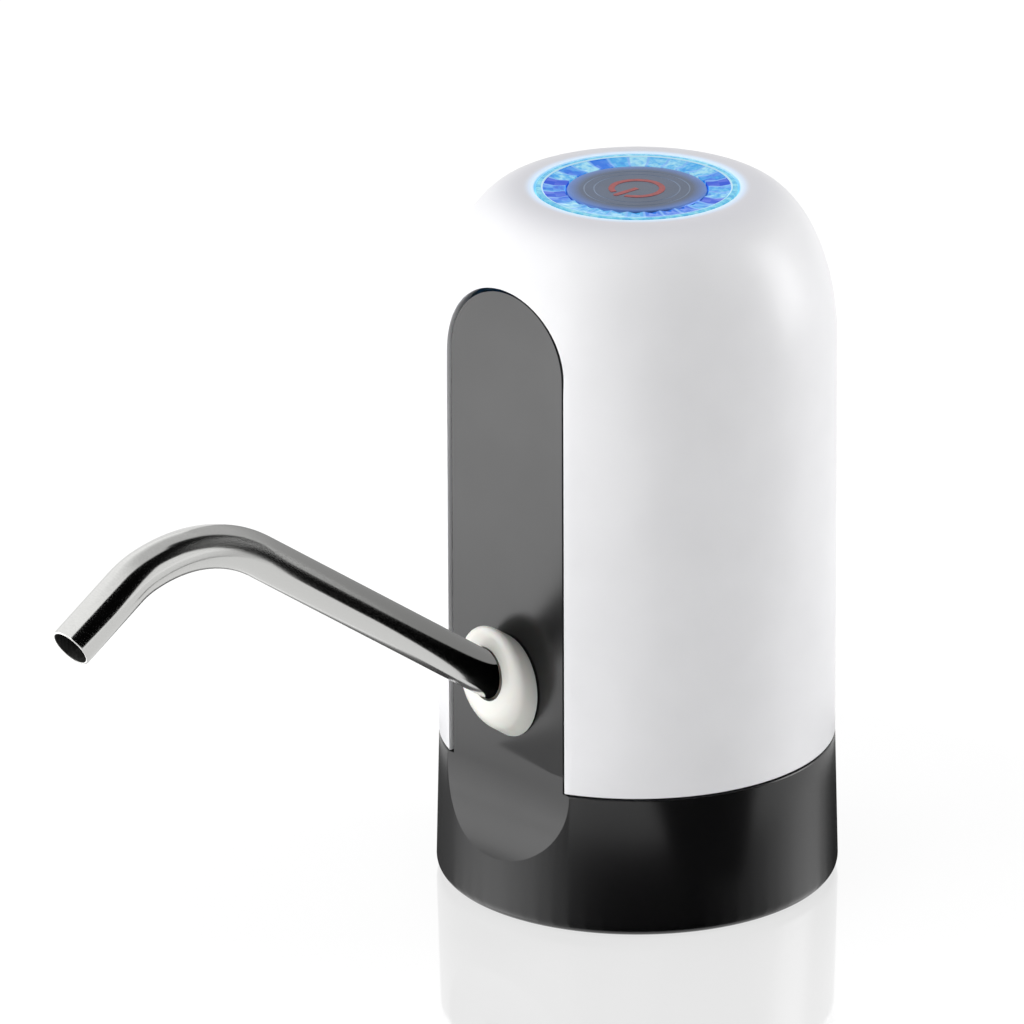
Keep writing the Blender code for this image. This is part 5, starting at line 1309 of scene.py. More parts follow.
@dataclass
class NeckSeat(Assembly):
    """What a bottle's neck meets under the deck: gasket, nipple and deck screws."""

    gasket_outer: float = 30.2 * MM
    gasket_wall: float = 1.8 * MM
    gasket_lip: float = 1.2 * MM
    gasket_lip_half: float = 1.3 * MM
    gasket_lip_tip: float = 0.35 * MM
    gasket_low: float = 2.0 * MM
    gasket_height: float = 18.0 * MM
    gasket_lips: int = 2
    nipple_y: float = 3.0 * MM
    nipple_tip: float = 10.5 * MM
    nipple_flange_low: float = 24.5 * MM
    nipple_flange_top: float = 26.7 * MM
    nipple_flange: float = 8.0 * MM
    nipple_neck: float = 4.6 * MM
    nipple_edge: float = 0.3 * MM
    nipple_barb: float = 4.0 * MM
    nipple_lead_in: float = 0.4 * MM
    nipple_ridge: float = 0.5 * MM
    nipple_ridge_land: float = 0.15 * MM
    nipple_ridge_step: float = 0.05 * MM
    nipple_ridge_pitch: float = 3.6 * MM
    nipple_ridge_start: float = 0.8
    nipple_ridges: int = 3
    nipple_bore: float = 2.6 * MM
    hose_barb: float = 2.3 * MM
    hose_barb_low: float = 33.8 * MM
    hose_barb_top: float = 39.3 * MM
    hose_lead_in: float = 0.5 * MM
    hose_bore: float = 1.4 * MM
    screw_circle: float = 26.8 * MM
    screw_top: float = 28.2 * MM
    screw_shank: float = 1.2 * MM
    screw_head: float = 2.2 * MM
    screw_head_height: float = 1.6 * MM
    screw_head_rounding: float = 0.7 * MM
    screw_length: float = 10.0 * MM
    screw_point: float = 1.2 * MM
    thread_pitch: float = 0.9 * MM
    thread_depth: float = 0.3 * MM
    thread_half: float = 0.25 * MM
    thread_end: float = 1.5 * MM
    recess_half: Point = (1.25 * MM, 0.28 * MM)
    recess_depth: float = 0.9 * MM
    gasket_steps: int = 120
    nipple_steps: int = 64
    screw_steps: int = 24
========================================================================
> _PROBLEM DETAILS_
Go back to the listing above and please repeat it exactly.

> _RESPONSE_
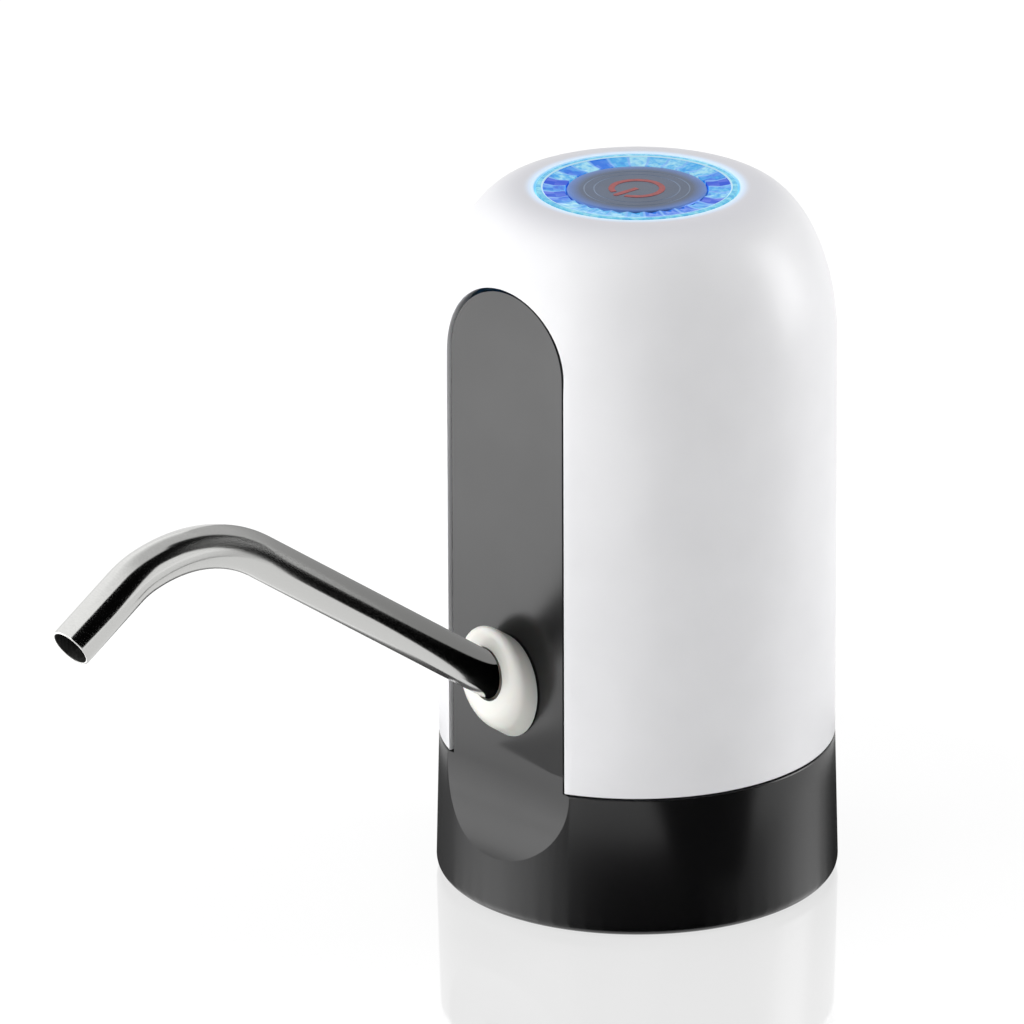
Keep writing the Blender code for this image. This is part 5, starting at line 1309 of scene.py. More parts follow.
@dataclass
class NeckSeat(Assembly):
    """What a bottle's neck meets under the deck: gasket, nipple and deck screws."""

    gasket_outer: float = 30.2 * MM
    gasket_wall: float = 1.8 * MM
    gasket_lip: float = 1.2 * MM
    gasket_lip_half: float = 1.3 * MM
    gasket_lip_tip: float = 0.35 * MM
    gasket_low: float = 2.0 * MM
    gasket_height: float = 18.0 * MM
    gasket_lips: int = 2
    nipple_y: float = 3.0 * MM
    nipple_tip: float = 10.5 * MM
    nipple_flange_low: float = 24.5 * MM
    nipple_flange_top: float = 26.7 * MM
    nipple_flange: float = 8.0 * MM
    nipple_neck: float = 4.6 * MM
    nipple_edge: float = 0.3 * MM
    nipple_barb: float = 4.0 * MM
    nipple_lead_in: float = 0.4 * MM
    nipple_ridge: float = 0.5 * MM
    nipple_ridge_land: float = 0.15 * MM
    nipple_ridge_step: float = 0.05 * MM
    nipple_ridge_pitch: float = 3.6 * MM
    nipple_ridge_start: float = 0.8
    nipple_ridges: int = 3
    nipple_bore: float = 2.6 * MM
    hose_barb: float = 2.3 * MM
    hose_barb_low: float = 33.8 * MM
    hose_barb_top: float = 39.3 * MM
    hose_lead_in: float = 0.5 * MM
    hose_bore: float = 1.4 * MM
    screw_circle: float = 26.8 * MM
    screw_top: float = 28.2 * MM
    screw_shank: float = 1.2 * MM
    screw_head: float = 2.2 * MM
    screw_head_height: float = 1.6 * MM
    screw_head_rounding: float = 0.7 * MM
    screw_length: float = 10.0 * MM
    screw_point: float = 1.2 * MM
    thread_pitch: float = 0.9 * MM
    thread_depth: float = 0.3 * MM
    thread_half: float = 0.25 * MM
    thread_end: float = 1.5 * MM
    recess_half: Point = (1.25 * MM, 0.28 * MM)
    recess_depth: float = 0.9 * MM
    gasket_steps: int = 120
    nipple_steps: int = 64
    screw_steps: int = 24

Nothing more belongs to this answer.